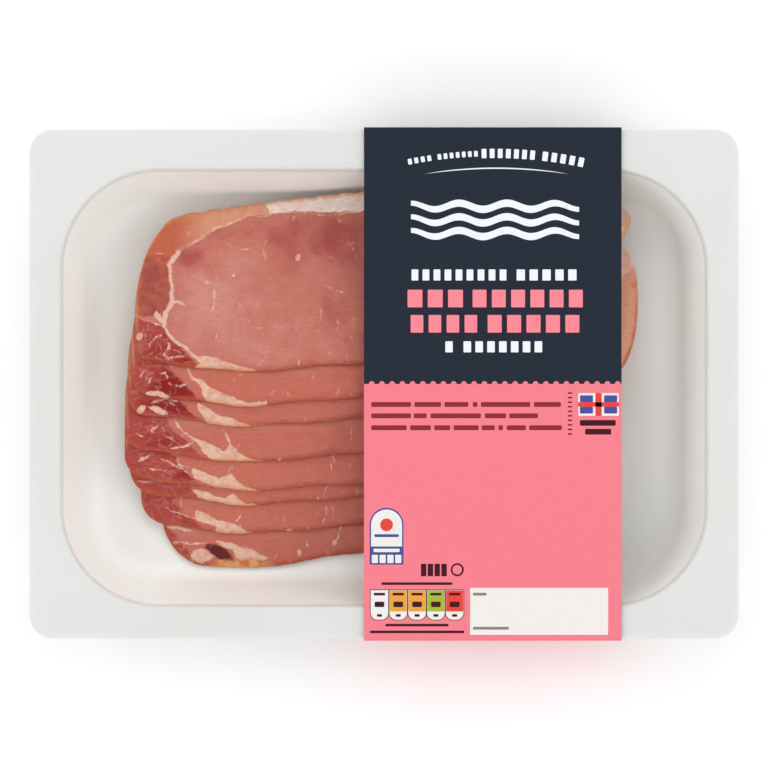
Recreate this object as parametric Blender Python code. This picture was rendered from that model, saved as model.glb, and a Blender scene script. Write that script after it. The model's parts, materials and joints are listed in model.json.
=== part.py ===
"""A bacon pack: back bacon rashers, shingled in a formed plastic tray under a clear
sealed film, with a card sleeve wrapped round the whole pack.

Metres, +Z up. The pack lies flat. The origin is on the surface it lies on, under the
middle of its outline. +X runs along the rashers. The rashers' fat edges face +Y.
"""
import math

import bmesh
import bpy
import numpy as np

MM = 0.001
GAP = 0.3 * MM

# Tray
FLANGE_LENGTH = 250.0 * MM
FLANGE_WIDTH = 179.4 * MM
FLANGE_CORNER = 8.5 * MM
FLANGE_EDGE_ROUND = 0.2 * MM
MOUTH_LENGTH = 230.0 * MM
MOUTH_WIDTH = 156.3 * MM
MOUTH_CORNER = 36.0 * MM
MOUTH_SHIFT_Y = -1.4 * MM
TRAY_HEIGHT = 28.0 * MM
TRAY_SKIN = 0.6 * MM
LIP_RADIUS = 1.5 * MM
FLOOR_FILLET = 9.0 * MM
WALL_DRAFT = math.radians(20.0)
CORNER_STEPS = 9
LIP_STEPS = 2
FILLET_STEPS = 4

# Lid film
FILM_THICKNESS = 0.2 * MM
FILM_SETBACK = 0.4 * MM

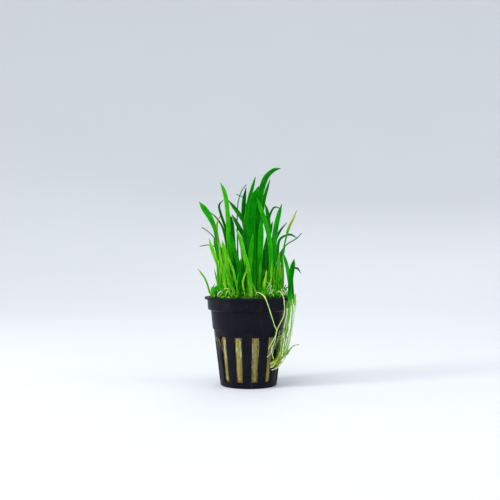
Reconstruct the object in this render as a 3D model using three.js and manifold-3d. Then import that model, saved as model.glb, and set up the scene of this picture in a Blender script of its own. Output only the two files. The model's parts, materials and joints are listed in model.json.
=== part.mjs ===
+--
### TASK DESCRIPTION
Above are the records; copy exactly the lines from the one with "Reconstruct the object" through the final line.

### EXERCISE ANSWER
Reconstruct the object in this render as a 3D model using three.js and manifold-3d. Then import that model, saved as model.glb, and set up the scene of this picture in a Blender script of its own. Output only the two files. The model's parts, materials and joints are listed in model.json.
=== part.mjs ===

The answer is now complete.